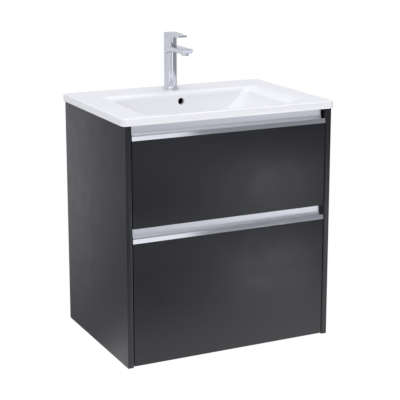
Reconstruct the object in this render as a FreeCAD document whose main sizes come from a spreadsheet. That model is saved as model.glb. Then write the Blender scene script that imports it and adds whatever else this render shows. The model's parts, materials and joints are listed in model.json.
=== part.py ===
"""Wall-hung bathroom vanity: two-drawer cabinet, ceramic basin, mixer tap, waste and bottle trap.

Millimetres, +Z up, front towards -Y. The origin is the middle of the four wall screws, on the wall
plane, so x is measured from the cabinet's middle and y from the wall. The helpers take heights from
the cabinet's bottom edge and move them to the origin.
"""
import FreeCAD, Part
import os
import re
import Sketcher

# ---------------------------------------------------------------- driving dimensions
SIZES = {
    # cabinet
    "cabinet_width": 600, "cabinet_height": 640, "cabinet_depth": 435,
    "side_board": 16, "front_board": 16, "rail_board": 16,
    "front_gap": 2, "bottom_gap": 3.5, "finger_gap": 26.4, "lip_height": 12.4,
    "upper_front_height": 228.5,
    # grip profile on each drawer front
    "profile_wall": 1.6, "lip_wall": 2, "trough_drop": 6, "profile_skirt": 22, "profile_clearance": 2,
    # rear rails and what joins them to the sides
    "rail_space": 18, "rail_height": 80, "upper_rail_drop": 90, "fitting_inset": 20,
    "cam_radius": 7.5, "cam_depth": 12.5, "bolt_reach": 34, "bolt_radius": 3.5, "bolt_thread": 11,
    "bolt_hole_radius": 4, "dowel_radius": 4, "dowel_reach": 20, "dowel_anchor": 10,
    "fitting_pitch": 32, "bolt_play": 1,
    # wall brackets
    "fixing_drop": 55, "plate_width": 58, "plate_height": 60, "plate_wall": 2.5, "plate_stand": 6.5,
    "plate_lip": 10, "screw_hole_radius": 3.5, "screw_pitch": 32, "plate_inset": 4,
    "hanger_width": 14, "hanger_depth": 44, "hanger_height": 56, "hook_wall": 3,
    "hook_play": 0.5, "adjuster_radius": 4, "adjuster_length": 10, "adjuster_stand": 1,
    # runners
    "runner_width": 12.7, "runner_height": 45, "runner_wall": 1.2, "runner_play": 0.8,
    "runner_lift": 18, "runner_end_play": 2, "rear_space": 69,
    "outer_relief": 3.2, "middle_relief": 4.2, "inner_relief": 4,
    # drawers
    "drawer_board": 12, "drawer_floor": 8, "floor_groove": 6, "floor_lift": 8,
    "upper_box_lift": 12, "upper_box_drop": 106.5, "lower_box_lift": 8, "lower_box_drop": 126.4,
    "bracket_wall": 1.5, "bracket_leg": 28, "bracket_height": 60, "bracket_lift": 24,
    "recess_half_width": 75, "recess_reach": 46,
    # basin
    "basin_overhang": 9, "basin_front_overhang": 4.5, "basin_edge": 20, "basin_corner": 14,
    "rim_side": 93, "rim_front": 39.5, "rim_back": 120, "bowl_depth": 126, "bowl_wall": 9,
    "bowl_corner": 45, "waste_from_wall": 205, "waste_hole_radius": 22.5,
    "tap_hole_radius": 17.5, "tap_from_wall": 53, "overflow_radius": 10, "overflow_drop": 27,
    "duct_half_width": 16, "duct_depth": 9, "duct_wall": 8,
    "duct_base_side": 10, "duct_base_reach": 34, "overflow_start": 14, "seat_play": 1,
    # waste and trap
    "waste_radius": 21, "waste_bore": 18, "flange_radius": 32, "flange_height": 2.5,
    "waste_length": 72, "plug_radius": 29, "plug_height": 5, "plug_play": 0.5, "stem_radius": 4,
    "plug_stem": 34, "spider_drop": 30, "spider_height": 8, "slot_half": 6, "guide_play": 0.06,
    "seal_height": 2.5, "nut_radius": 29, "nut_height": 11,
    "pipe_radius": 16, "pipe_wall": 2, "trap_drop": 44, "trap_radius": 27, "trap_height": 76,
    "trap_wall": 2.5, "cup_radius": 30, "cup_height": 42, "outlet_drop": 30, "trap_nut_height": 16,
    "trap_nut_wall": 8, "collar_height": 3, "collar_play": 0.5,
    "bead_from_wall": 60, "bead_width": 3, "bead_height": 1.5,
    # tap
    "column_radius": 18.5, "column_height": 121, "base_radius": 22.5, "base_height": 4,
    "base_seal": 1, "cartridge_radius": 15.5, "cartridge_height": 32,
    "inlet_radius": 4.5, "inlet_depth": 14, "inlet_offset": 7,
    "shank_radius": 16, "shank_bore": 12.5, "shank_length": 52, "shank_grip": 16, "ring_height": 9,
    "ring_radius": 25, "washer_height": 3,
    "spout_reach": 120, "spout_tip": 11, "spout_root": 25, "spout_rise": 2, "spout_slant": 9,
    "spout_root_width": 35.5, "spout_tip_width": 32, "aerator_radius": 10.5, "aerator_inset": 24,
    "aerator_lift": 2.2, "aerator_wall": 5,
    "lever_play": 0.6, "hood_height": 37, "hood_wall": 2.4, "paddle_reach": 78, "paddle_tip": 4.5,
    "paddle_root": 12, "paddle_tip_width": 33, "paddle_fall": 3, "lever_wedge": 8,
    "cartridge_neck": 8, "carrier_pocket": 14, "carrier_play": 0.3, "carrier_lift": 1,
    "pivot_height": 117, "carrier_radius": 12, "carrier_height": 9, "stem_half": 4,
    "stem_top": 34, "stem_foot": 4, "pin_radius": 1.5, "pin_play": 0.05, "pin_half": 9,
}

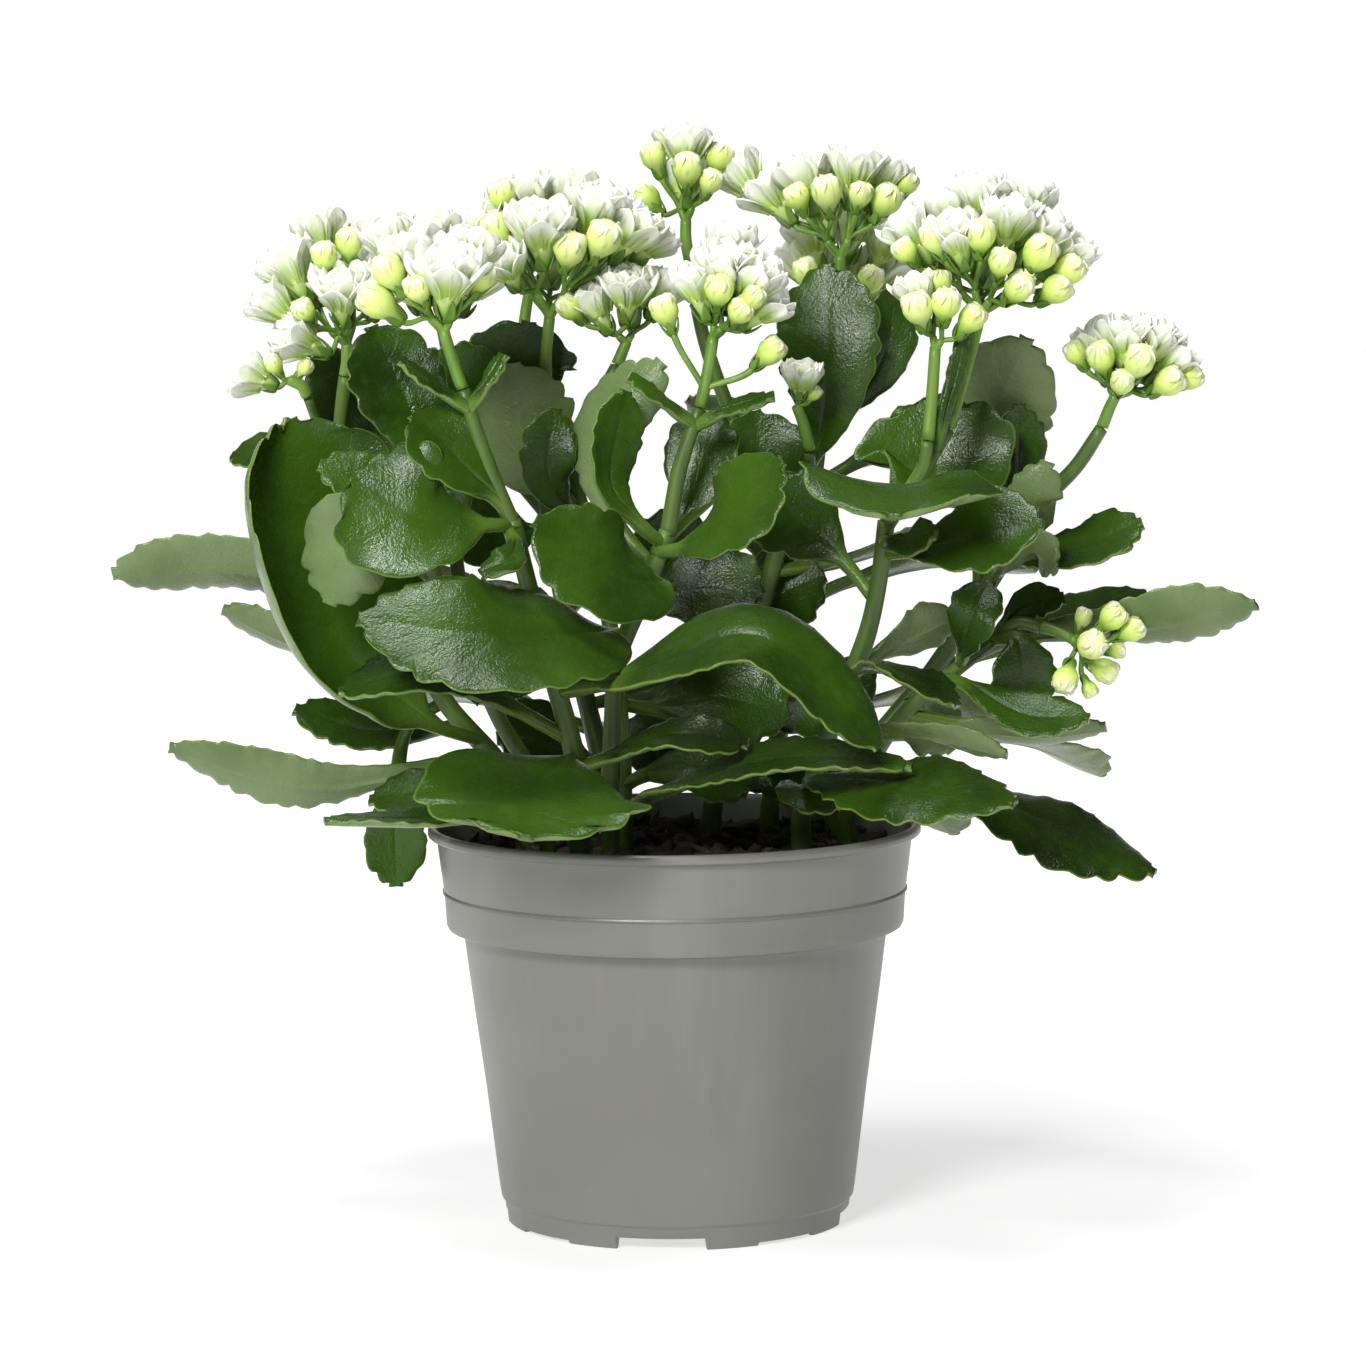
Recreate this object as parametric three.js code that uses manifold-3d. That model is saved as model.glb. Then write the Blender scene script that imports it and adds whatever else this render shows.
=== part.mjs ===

···

## Stated goal
Restate word for word only the lines running from the beginning of the data to the line holding "and bottle trap.", both included.

## Exercise solution
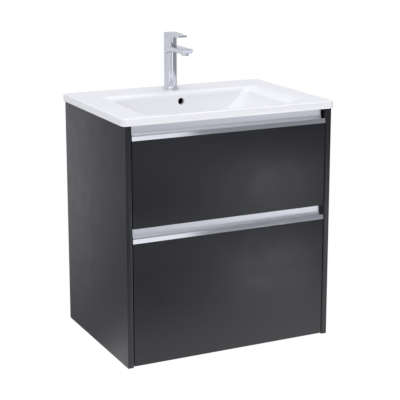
Reconstruct the object in this render as a FreeCAD document whose main sizes come from a spreadsheet. That model is saved as model.glb. Then write the Blender scene script that imports it and adds whatever else this render shows. The model's parts, materials and joints are listed in model.json.
=== part.py ===
"""Wall-hung bathroom vanity: two-drawer cabinet, ceramic basin, mixer tap, waste and bottle trap.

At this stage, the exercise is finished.